Problem to solve: The data below holds the lines to copy: everything from the line containing "outward = Vector(math.sin(SIDE_LEAN), side" to the line containing "before = set(bpy.data.objects)", both ends included, set down exactly.
════════════════
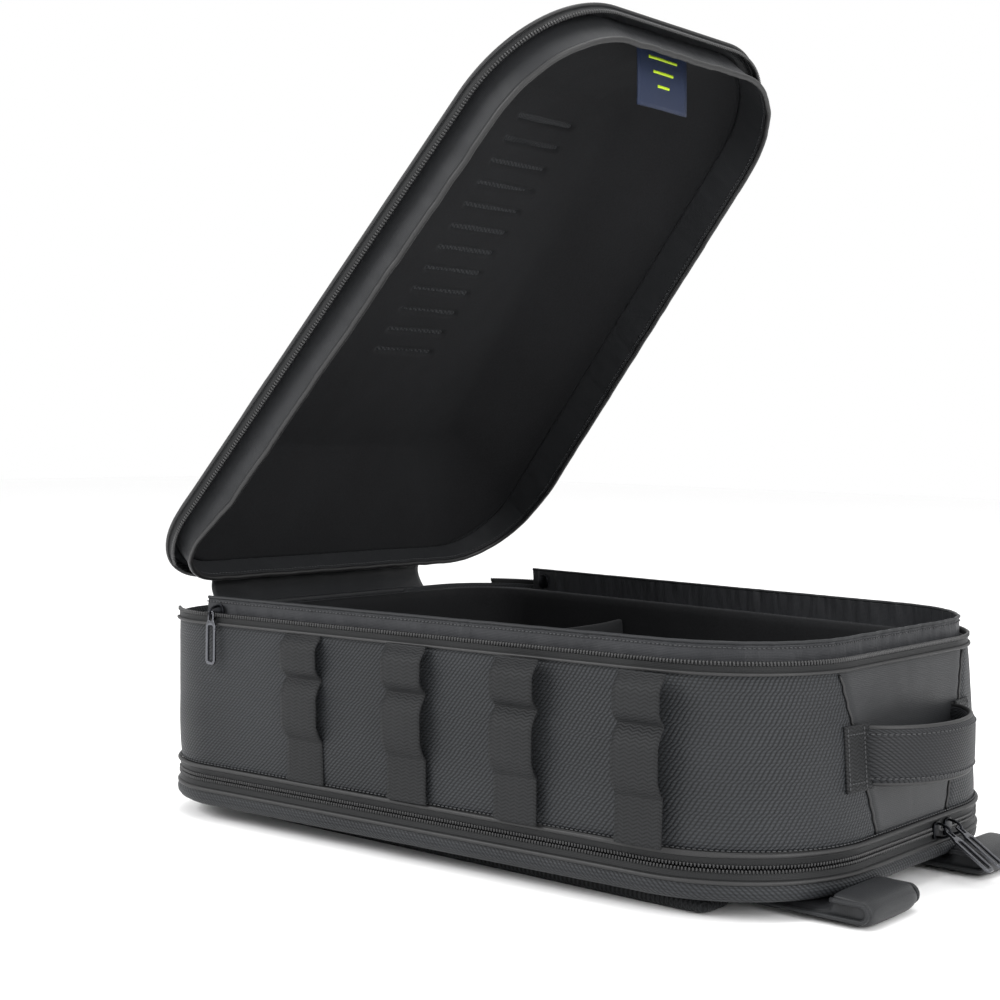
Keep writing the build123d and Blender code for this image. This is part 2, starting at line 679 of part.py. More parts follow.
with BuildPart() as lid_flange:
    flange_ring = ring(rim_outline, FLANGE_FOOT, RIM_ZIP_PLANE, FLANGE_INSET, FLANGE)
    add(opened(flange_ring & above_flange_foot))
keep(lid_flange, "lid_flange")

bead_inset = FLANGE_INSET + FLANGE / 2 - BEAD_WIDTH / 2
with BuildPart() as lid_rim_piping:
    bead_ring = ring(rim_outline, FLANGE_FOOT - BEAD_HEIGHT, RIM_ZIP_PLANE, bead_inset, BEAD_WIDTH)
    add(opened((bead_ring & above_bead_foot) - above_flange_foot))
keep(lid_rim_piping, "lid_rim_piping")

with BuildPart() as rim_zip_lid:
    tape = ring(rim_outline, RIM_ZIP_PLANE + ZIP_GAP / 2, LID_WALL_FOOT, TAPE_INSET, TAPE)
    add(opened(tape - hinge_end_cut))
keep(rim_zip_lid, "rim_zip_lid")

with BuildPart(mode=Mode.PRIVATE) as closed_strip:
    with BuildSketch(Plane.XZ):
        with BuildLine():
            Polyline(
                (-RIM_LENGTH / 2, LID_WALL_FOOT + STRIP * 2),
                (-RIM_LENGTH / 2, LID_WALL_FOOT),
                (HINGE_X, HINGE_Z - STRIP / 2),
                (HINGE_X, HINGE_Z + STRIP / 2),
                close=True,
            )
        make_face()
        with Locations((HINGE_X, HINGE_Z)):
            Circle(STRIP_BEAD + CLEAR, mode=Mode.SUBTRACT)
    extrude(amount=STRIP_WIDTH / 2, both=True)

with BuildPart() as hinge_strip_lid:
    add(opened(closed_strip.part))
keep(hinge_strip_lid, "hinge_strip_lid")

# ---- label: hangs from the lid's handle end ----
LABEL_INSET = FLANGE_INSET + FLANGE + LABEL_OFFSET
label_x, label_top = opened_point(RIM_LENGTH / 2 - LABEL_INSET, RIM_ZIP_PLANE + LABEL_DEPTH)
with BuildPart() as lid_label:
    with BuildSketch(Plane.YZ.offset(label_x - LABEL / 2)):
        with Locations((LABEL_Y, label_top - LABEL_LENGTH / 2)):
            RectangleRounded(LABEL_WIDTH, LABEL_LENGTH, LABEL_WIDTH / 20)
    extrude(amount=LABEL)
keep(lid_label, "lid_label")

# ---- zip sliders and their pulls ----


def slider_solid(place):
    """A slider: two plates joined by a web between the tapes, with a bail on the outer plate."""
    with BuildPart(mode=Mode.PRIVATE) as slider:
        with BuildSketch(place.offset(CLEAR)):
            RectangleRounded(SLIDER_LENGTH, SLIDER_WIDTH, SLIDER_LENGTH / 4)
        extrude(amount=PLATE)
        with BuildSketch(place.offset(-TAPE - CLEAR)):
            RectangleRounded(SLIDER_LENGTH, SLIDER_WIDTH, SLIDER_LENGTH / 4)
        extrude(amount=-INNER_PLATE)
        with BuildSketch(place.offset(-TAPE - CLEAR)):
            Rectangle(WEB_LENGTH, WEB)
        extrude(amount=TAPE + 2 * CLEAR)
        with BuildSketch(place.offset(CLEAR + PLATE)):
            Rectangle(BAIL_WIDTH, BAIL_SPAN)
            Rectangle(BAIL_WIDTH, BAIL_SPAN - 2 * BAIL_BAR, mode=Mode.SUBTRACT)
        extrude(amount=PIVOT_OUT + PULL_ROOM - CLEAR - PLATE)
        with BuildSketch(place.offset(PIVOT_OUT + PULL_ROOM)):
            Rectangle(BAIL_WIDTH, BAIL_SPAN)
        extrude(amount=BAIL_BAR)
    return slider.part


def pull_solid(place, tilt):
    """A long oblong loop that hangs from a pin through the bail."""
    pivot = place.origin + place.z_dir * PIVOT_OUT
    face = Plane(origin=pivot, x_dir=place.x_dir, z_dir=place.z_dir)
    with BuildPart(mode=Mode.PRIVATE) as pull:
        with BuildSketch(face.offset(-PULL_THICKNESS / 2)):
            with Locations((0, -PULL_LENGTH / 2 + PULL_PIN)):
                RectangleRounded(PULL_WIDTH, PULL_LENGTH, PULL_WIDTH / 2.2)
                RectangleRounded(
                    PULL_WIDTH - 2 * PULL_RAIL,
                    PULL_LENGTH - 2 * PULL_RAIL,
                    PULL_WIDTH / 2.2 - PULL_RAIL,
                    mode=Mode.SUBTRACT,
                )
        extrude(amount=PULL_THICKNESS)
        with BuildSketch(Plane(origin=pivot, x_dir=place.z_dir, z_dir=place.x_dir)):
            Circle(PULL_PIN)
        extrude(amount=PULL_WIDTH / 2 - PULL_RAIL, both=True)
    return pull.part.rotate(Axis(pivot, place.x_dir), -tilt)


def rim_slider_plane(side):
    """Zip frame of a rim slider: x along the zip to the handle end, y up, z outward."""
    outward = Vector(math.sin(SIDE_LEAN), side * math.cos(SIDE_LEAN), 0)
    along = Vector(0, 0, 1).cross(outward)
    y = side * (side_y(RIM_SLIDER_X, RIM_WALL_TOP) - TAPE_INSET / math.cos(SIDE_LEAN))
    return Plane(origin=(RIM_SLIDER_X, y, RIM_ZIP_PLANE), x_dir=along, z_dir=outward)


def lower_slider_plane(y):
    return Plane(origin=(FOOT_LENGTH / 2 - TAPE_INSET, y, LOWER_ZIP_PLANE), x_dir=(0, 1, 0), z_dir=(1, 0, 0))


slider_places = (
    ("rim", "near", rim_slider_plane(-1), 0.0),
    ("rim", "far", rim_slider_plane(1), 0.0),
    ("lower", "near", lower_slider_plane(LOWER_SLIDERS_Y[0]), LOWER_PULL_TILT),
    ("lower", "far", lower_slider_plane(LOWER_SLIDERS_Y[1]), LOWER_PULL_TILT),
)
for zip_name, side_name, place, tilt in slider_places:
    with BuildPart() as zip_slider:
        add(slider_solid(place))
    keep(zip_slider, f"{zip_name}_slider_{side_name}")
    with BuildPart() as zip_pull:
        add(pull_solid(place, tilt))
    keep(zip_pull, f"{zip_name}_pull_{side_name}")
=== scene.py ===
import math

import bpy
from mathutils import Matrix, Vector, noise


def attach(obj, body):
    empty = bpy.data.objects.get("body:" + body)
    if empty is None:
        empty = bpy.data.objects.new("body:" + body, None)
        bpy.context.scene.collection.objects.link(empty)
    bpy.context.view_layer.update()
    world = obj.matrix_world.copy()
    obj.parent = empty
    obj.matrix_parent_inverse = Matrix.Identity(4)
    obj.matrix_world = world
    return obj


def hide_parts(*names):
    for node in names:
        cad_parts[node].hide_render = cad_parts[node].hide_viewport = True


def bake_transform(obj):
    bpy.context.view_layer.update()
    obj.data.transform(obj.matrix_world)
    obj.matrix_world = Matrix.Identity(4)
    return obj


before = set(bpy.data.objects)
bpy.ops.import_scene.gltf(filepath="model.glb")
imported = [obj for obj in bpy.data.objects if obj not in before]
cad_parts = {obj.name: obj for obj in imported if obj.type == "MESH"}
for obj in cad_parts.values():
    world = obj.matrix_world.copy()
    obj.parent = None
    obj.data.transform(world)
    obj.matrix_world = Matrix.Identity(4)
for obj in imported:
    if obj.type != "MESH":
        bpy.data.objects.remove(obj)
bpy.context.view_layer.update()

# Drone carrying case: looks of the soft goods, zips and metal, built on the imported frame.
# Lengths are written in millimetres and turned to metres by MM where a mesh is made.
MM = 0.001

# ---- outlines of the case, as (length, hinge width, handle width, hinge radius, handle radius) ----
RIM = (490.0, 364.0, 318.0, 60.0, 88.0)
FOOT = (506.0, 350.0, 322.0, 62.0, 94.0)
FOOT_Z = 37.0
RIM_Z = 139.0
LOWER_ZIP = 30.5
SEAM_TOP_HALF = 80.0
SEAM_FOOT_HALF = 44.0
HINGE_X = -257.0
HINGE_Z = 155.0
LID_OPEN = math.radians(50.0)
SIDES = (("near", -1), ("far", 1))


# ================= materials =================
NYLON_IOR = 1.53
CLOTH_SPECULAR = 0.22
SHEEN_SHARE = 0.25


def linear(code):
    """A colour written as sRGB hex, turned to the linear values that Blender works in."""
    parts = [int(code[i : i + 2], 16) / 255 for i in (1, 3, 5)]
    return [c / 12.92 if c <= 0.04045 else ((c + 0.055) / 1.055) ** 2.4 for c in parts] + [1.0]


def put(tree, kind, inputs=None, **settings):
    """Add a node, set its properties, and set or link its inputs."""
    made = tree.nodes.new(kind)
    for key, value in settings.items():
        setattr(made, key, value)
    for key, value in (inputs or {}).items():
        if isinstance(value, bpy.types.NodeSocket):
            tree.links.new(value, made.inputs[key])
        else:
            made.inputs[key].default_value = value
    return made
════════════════
Complete answer:
    outward = Vector(math.sin(SIDE_LEAN), side * math.cos(SIDE_LEAN), 0)
    along = Vector(0, 0, 1).cross(outward)
    y = side * (side_y(RIM_SLIDER_X, RIM_WALL_TOP) - TAPE_INSET / math.cos(SIDE_LEAN))
    return Plane(origin=(RIM_SLIDER_X, y, RIM_ZIP_PLANE), x_dir=along, z_dir=outward)


def lower_slider_plane(y):
    return Plane(origin=(FOOT_LENGTH / 2 - TAPE_INSET, y, LOWER_ZIP_PLANE), x_dir=(0, 1, 0), z_dir=(1, 0, 0))


slider_places = (
    ("rim", "near", rim_slider_plane(-1), 0.0),
    ("rim", "far", rim_slider_plane(1), 0.0),
    ("lower", "near", lower_slider_plane(LOWER_SLIDERS_Y[0]), LOWER_PULL_TILT),
    ("lower", "far", lower_slider_plane(LOWER_SLIDERS_Y[1]), LOWER_PULL_TILT),
)
for zip_name, side_name, place, tilt in slider_places:
    with BuildPart() as zip_slider:
        add(slider_solid(place))
    keep(zip_slider, f"{zip_name}_slider_{side_name}")
    with BuildPart() as zip_pull:
        add(pull_solid(place, tilt))
    keep(zip_pull, f"{zip_name}_pull_{side_name}")
=== scene.py ===
import math

import bpy
from mathutils import Matrix, Vector, noise


def attach(obj, body):
    empty = bpy.data.objects.get("body:" + body)
    if empty is None:
        empty = bpy.data.objects.new("body:" + body, None)
        bpy.context.scene.collection.objects.link(empty)
    bpy.context.view_layer.update()
    world = obj.matrix_world.copy()
    obj.parent = empty
    obj.matrix_parent_inverse = Matrix.Identity(4)
    obj.matrix_world = world
    return obj


def hide_parts(*names):
    for node in names:
        cad_parts[node].hide_render = cad_parts[node].hide_viewport = True


def bake_transform(obj):
    bpy.context.view_layer.update()
    obj.data.transform(obj.matrix_world)
    obj.matrix_world = Matrix.Identity(4)
    return obj


before = set(bpy.data.objects)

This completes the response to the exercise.